Ironically, even our testing methods detract from proper thinking and analysis. We set time limits on tests, and we ask only multiple choice questions, which leads me to believe that instead of teaching students how to think, they are learning how to quickly choose an answer.

We must teach our students how to think.

We cannot assume that they know how. “Learning to think requires frequent, deliberate practice” (Terry Roberts and Laura Billings, Teaching Students to Think, ASCD, Feb. 2008). How can we help our students practice thinking? I believe modeling, questioning, and collaboration, all provided within a safe learning environment, are some of the most powerful tools teachers can use in the classroom in order to have a significantly, positive learning effect on their students.

We must start modeling the thinking process for our students at an early age. Think-alouds are essential if we want our students to know the discourse that must take place in their brains when they are processing information.
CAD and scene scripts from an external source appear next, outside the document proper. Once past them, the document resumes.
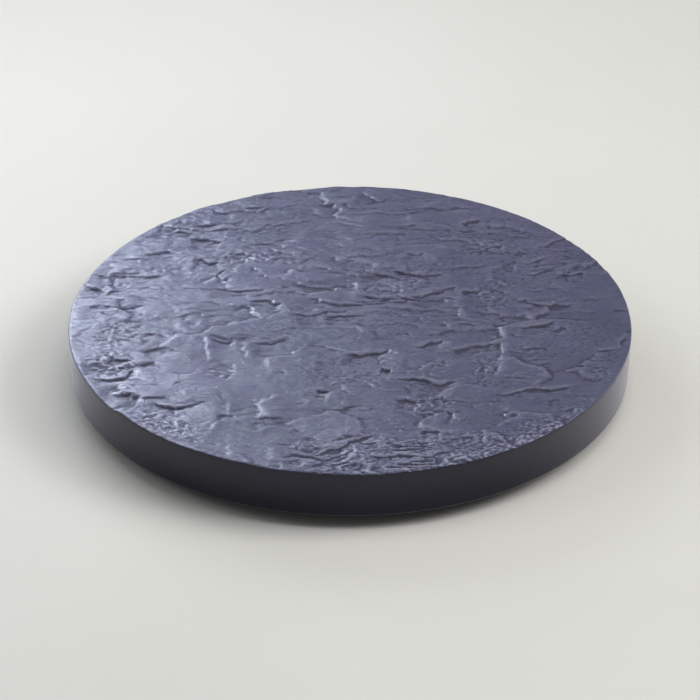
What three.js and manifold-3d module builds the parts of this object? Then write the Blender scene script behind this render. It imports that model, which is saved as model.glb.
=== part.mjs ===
// Round plant pot caddy with hidden castors: a moulded deck with a skirt,
// ribbed underneath, on four small swivel castors with pressed steel plates.
// Millimetres, +Z up, front towards -Y. The origin is on the floor, under the deck's centre.
import * as THREE from "three";
import { mergeVertices } from "three/addons/utils/BufferGeometryUtils.js";
import Module from "manifold-3d";

// ---- Deck ----
const DECK_R = 150; // outer radius at the top edge
const FOOT_R = 148.8; // outer radius at the lower rim: the skirt has moulding draft
const DECK_H = 35.5; // top face above the floor
const SKIRT_Z = 8; // lower rim of the skirt above the floor
const SKIRT_T = 3;
const TOP_T = 3.5;
const UNDER_Z = DECK_H - TOP_T; // underside of the top wall
const SKIRT_IN = DECK_R - SKIRT_T; // inner radius of the skirt at its top
const EDGE_ROUND = 1.6; // rounding of the top edge
const FOOT_ROUND = 1.2; // rounding of the lower rim

// ---- Ribs ----
const OVERLAP = 0.5; // how far ribs run into the walls they join
const RIB_T = 1.8;
const RIB_Z = 21; // lower edge of the ribs
const RIB_TOP = UNDER_Z + OVERLAP;
const CENTRE_RING = [13, 12];
const RING_RIBS = [CENTRE_RING, [46, 24], [78, 24]]; // [mid radius, segments]
const RADIAL_RIBS = 12;

// ---- Castor layout ----
const CASTOR_XY = 79; // swivel axes at (+-79, +-79)
const WELL_R = 27.5; // inner radius of the round wall about each castor
const WELL_T = 2;
const WELL_Z = 17;
const HEADING = -Math.PI / 2; // castors trail towards -Y
// Serves both the castors about the deck and the screws about a castor.
const CORNERS = [
  { castor: "front_left", screw: "a", sideX: -1, sideY: -1 },
  { castor: "front_right", screw: "b", sideX: 1, sideY: -1 },
  { castor: "rear_right", screw: "c", sideX: 1, sideY: 1 },
  { castor: "rear_left", screw: "d", sideX: -1, sideY: 1 },
];

// ---- Wheel ----
const WHEEL_R = 12.5; // also the axle's height
const TREAD_W = 13;
const TREAD_IN = 9.6; // inner radius of the tread
const CORE_R = 9.5;
const TRAIL = 11; // swivel axis to axle
const HUB_HALF = 8;
const AXLE_R = 2;

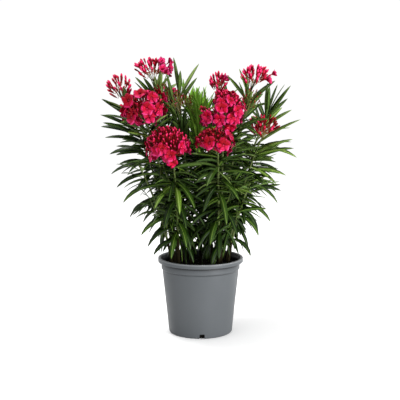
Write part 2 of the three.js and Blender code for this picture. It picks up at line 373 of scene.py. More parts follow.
def pot_profile():
    """The wall's section, up the outside, over the lip and down the inside: rows of radius and height."""
    wall = wall_radius(COLLAR_BASE)
    collar = wall + COLLAR_STEP
    foot = wall_radius(FOOT_ROUND) - FOOT_ROUND
    above_foot = 2 * FOOT_ROUND
    under_lip = LIP_FOOT + 3 * MM
    return np.concatenate([
        straight((HUB, 0), (foot, 0), 3),
        arc((foot, FOOT_ROUND), FOOT_ROUND, -90, 0, 7),
        straight((wall_radius(above_foot), above_foot), (wall, COLLAR_BASE), 12),
        arc((wall + 0.2 * MM, COLLAR_BASE + STEP_ROUND), STEP_ROUND, -150, -40, 4),
        arc((collar - STEP_ROUND, COLLAR_BASE + 3.4 * MM), STEP_ROUND, -60, 0, 4),
        straight((collar, COLLAR_BASE + 6 * MM), (collar, under_lip), 4),
        arc((collar + LIP_HOLLOW, under_lip), LIP_HOLLOW, 180, 100, 4),
        arc((RIM - LIP_ROUND, LIP_FOOT + LIP_ROUND), LIP_ROUND, -100, 0, 5),
        arc((RIM - RIM_ROLL, POT_HEIGHT - RIM_ROLL), RIM_ROLL, 0, 90, 7),
        arc((MOUTH + RIM_ROLL, POT_HEIGHT - RIM_ROLL), RIM_ROLL, 90, 180, 7),
        straight((MOUTH - 0.6 * MM, POT_HEIGHT - 6 * MM), (collar - WALL, LIP_FOOT), 3),
        straight((collar - WALL, LIP_FOOT), (collar - WALL, COLLAR_BASE + 3 * MM), 3),
        straight((wall - WALL, COLLAR_BASE), (wall_radius(BASE) - WALL, BASE), 12),
        straight((wall_radius(BASE) - WALL, BASE), (HUB, BASE), 3),
    ])


# How dark the painted shade is, from 0 to 1, at heights up the outside: a line under the collar and one under
# the lip.
PAINTED_SHADE_LINES = [
    (0, 0), (COLLAR_BASE - 4 * MM, 0), (COLLAR_BASE, 0.62), (COLLAR_BASE + 3 * MM, 0),
    (LIP_FOOT - 16 * MM, 0), (LIP_FOOT - 10 * MM, 0.16), (LIP_FOOT - 7 * MM, 0.4), (LIP_FOOT - 4 * MM, 0.95),
    (LIP_FOOT - 1 * MM, 0.95), (LIP_FOOT + 0.5 * MM, 0.4), (LIP_FOOT + 2 * MM, 0),
]
# Heights over which the painted highlight on the lip's top comes in.
HIGHLIGHT_FROM, HIGHLIGHT_WHOLE = POT_HEIGHT - 5 * MM, POT_HEIGHT - 1.5 * MM


def grey_plastic(name, dark, light, highlight_colour=None):
    """Moulded grey plastic: faint flow streaks down the wall and fine grain, between two greys. Given a third
    colour, painted shade darkens the corners under the collar and the lip, and a painted highlight in that
    colour makes the lip's top paler."""
    finish = Finish(name, dark, 0.42, specular_ior_level=0.1)
    streaks = finish.noise(9.0, 4.0, (1, 1, 0.12))
    grain = finish.noise(900.0, 2.0)
    cloud = finish.noise(14.0, 3.0)
    shade = streaks * 0.5 + cloud * 0.35 + grain * 0.15
    colour = finish.blend(shade, dark, light)
    if highlight_colour:
        height = finish.height()
        stops = [(level / POT_HEIGHT, (share,) * 3) for level, share in PAINTED_SHADE_LINES]
        # Painted shade: dark lines under the collar and under the lip, where their overhangs shade the wall.
        painted_shade_share = finish.ramp(height * (1 / POT_HEIGHT), stops)
        colour = finish.mix(painted_shade_share, colour, screen(30, 31, 32))
        # Painted highlight: the lip's top is made paler in the third colour, as if lit from above.
        painted_highlight = finish.fit(height, HIGHLIGHT_FROM, HIGHLIGHT_WHOLE)
        colour = finish.mix(painted_highlight * (cloud * 0.6 + 0.6), colour, highlight_colour)
    sheen = finish.fit(cloud, 0.3, 0.7, 0.34, 0.5)
    relief = grain * 0.35 + streaks * 0.65
    return finish.feed(base_color=colour, roughness=sheen, normal=finish.bump(relief, 0.12 * MM))


profile = pot_profile()
rings = around_axis(profile[:, :1], full_circle(POT_COLUMNS), profile[:, 1:])[None]
# The third colour is the painted highlight on the lip's top.
outside = grey_plastic("grey_plastic", screen(66, 69, 71), screen(79, 82, 85), screen(112, 114, 116))
# Painted shade: the inside is the same grey plastic, coloured near black for the shade within the pot.
inside = grey_plastic("grey_plastic_inside_painted_shade", screen(14, 15, 16), screen(24, 25, 26))
past_lip = np.arange(len(profile) - 1) > len(profile) // 2
inner = np.repeat(past_lip & (profile[:-1, 0] < MOUTH), POT_COLUMNS)
faces = np.concatenate([inner, np.zeros(POT_COLUMNS, bool), np.ones(POT_COLUMNS, bool)])
pot = piece("nursery_pot", *skins(rings, 0 * UP[None], BASE * UP[None]), [outside, inside], "pot", faces)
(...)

When students observe others performing an action, it predisposes them to that activity on a subconscious level. Barbara Blackburn explains that think-alouds are a verbal explanation of what you are thinking. There are multiple steps that go into any learning process, and one way to break that down for our students is by modeling our thinking.

We should not underestimate modeling thinking.
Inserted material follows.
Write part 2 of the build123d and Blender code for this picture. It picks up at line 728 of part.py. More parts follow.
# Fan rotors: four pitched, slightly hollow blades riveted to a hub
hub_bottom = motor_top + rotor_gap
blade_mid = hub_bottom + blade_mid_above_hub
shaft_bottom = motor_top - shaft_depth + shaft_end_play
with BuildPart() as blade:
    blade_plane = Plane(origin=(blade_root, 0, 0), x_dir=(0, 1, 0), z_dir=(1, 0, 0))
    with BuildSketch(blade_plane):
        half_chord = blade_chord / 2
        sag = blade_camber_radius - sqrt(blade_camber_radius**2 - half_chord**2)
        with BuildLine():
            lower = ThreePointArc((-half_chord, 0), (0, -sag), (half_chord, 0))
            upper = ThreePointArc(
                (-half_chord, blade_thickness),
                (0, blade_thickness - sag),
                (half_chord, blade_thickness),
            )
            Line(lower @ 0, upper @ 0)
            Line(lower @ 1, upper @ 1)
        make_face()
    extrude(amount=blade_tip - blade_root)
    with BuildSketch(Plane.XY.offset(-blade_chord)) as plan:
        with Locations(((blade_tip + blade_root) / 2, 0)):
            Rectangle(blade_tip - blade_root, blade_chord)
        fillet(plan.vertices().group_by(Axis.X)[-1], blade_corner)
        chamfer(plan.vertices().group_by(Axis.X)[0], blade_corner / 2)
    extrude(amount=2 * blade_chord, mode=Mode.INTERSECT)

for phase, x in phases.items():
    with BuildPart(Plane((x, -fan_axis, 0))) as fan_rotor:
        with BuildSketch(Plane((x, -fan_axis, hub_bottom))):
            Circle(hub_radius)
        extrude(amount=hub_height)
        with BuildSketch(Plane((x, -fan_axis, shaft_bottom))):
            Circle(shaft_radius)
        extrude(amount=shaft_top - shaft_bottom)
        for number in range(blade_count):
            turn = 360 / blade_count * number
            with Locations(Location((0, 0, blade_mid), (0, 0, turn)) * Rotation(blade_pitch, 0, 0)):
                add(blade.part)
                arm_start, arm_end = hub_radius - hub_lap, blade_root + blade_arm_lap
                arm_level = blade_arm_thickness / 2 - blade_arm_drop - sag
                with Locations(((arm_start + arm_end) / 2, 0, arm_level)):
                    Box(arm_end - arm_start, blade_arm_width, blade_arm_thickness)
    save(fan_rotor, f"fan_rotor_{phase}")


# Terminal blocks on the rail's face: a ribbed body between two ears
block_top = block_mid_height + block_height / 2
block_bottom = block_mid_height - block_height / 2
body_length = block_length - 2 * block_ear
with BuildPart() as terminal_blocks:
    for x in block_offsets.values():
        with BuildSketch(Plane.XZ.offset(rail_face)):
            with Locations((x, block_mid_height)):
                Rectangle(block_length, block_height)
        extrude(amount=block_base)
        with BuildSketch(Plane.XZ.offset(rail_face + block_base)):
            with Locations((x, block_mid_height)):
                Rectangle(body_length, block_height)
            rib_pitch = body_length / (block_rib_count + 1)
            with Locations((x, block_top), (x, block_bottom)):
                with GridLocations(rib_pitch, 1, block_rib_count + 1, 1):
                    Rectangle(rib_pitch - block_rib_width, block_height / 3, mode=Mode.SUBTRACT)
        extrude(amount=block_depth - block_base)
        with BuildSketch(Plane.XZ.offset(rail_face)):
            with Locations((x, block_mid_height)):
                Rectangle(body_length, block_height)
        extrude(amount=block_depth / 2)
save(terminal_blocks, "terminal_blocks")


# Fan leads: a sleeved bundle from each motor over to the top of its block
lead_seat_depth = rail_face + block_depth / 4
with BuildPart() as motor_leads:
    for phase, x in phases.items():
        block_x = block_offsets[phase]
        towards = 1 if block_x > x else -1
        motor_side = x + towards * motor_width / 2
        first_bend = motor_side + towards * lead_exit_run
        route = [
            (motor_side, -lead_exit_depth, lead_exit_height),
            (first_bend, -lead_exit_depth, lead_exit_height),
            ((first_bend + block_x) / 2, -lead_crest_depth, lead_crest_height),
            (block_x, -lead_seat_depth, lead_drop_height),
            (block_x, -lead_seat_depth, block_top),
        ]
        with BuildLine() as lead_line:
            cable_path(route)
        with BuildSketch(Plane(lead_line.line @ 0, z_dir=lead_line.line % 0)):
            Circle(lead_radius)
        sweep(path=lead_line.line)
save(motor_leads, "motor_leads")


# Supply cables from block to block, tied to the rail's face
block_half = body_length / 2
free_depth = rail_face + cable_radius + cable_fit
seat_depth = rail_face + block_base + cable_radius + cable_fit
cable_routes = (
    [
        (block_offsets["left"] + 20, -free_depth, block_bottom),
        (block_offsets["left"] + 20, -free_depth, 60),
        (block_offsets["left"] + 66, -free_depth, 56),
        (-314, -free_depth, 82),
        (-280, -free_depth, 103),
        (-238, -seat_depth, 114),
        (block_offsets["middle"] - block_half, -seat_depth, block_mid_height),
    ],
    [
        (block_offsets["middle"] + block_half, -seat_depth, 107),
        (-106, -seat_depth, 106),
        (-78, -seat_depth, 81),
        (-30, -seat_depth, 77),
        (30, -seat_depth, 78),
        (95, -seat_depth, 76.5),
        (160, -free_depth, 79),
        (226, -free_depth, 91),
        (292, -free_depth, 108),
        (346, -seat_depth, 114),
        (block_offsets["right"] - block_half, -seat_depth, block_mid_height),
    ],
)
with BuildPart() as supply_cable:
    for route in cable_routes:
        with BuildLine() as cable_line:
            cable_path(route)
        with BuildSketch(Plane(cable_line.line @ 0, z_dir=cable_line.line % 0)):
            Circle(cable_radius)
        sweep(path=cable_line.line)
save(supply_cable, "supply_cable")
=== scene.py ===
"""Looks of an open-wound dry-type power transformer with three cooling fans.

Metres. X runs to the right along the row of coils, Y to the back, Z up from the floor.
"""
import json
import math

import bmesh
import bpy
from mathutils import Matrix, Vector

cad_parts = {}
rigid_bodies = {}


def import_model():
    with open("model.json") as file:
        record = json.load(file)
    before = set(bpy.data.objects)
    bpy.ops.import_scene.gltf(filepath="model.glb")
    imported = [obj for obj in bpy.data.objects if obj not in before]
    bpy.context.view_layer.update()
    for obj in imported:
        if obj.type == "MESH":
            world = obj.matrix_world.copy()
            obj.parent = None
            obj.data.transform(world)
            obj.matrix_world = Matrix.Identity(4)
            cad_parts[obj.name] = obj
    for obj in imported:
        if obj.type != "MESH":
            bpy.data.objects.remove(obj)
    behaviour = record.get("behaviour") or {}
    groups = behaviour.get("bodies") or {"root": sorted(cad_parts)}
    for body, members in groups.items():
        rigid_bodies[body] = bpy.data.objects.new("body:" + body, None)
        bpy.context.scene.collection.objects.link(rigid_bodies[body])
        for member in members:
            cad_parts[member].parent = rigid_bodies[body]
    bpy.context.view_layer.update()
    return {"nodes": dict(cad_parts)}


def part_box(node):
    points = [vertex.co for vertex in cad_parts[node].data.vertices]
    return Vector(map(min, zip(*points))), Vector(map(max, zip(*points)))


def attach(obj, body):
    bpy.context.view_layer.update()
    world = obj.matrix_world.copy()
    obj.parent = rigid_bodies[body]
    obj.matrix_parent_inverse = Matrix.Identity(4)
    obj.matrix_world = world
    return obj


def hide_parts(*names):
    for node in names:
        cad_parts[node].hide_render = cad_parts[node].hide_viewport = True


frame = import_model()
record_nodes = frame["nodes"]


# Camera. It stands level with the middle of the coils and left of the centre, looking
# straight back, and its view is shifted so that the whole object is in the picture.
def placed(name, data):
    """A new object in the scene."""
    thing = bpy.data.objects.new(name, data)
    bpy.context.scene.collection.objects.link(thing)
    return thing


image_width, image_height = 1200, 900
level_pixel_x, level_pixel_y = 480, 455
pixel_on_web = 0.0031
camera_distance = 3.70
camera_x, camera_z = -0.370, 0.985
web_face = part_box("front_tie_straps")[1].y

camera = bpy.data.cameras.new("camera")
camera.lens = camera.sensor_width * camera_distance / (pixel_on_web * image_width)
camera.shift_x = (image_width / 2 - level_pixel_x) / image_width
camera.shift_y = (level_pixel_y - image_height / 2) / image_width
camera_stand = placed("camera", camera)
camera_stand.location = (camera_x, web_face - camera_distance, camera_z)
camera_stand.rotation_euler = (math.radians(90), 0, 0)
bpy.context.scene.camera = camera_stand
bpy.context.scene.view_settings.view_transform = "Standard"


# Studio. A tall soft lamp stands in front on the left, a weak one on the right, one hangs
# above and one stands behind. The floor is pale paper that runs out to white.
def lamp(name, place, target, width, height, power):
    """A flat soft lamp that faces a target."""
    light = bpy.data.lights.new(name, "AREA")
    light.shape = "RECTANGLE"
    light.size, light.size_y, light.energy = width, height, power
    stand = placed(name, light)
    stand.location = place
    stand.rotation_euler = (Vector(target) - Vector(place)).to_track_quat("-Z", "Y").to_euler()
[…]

If we begin this with students at very young ages, we can prepare them to deal properly with more complex information as they grow older.
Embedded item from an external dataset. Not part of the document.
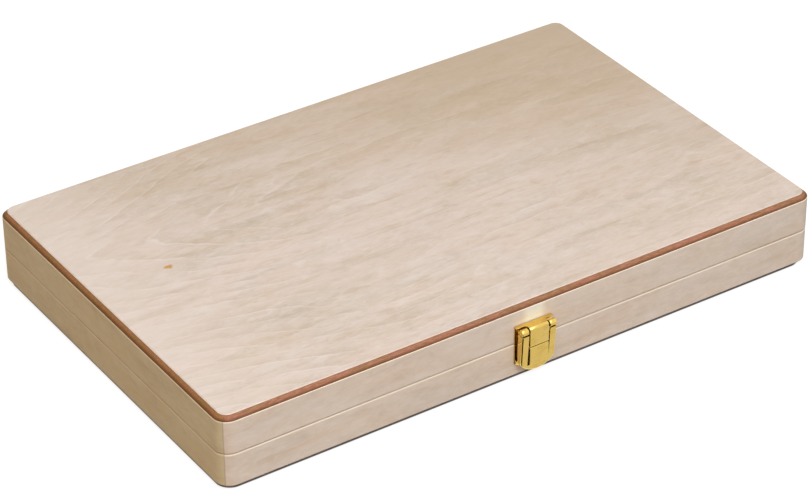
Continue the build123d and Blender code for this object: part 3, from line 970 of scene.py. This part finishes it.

As we teach students how to think, we must include questioning as an integral part of the thinking process.

There is plenty of thinking that never achieved lift-off, never contributes to understanding and never casts light on issues of importance. In order for thinking to lead to learning and understanding, students must ask questions. “Thinking that is guided by intense and strategic questioning is more likely to lift the thinker above hohumdrum levels that produce little of worth or note” (McKenzie). As such, we must allow students to question and look for answers themselves. This creates true, authentic learning because it is created by each student according to his or her own style of understanding. This makes the learning more meaningful within the context of their lives.

Collaboration contributes greatly to learning.

Students help each other in powerful ways, explaining issues to each other in ways that sometimes teachers cannot. Gone are the days of students sitting alone and working quietly. More learning takes place when students discuss and question each other. There is ownership of such learning. “The collaborative setting is an ideal environment for constructing knowledge and learning. By giving students the time and the environment to discuss what they have learned and complete tasks that apply the skills or knowledge, they will develop a deeper understanding of their work and are more likely to take an active interest.

Modeling, questioning, and collaboration must take place within the confines of an environment that students consider safe. They must feel safe in the knowledge that they may question, talk and make mistakes without being penalized for “wrong” answers. We must encourage them to do so explaining that it is the only way to learn. A threatening learning environment can cause the brain to lose its ability to learn, lose its ability to store and access information, become limited in its responses, and become less able to use higher-level thinking. We must allow students to feel free to take risks.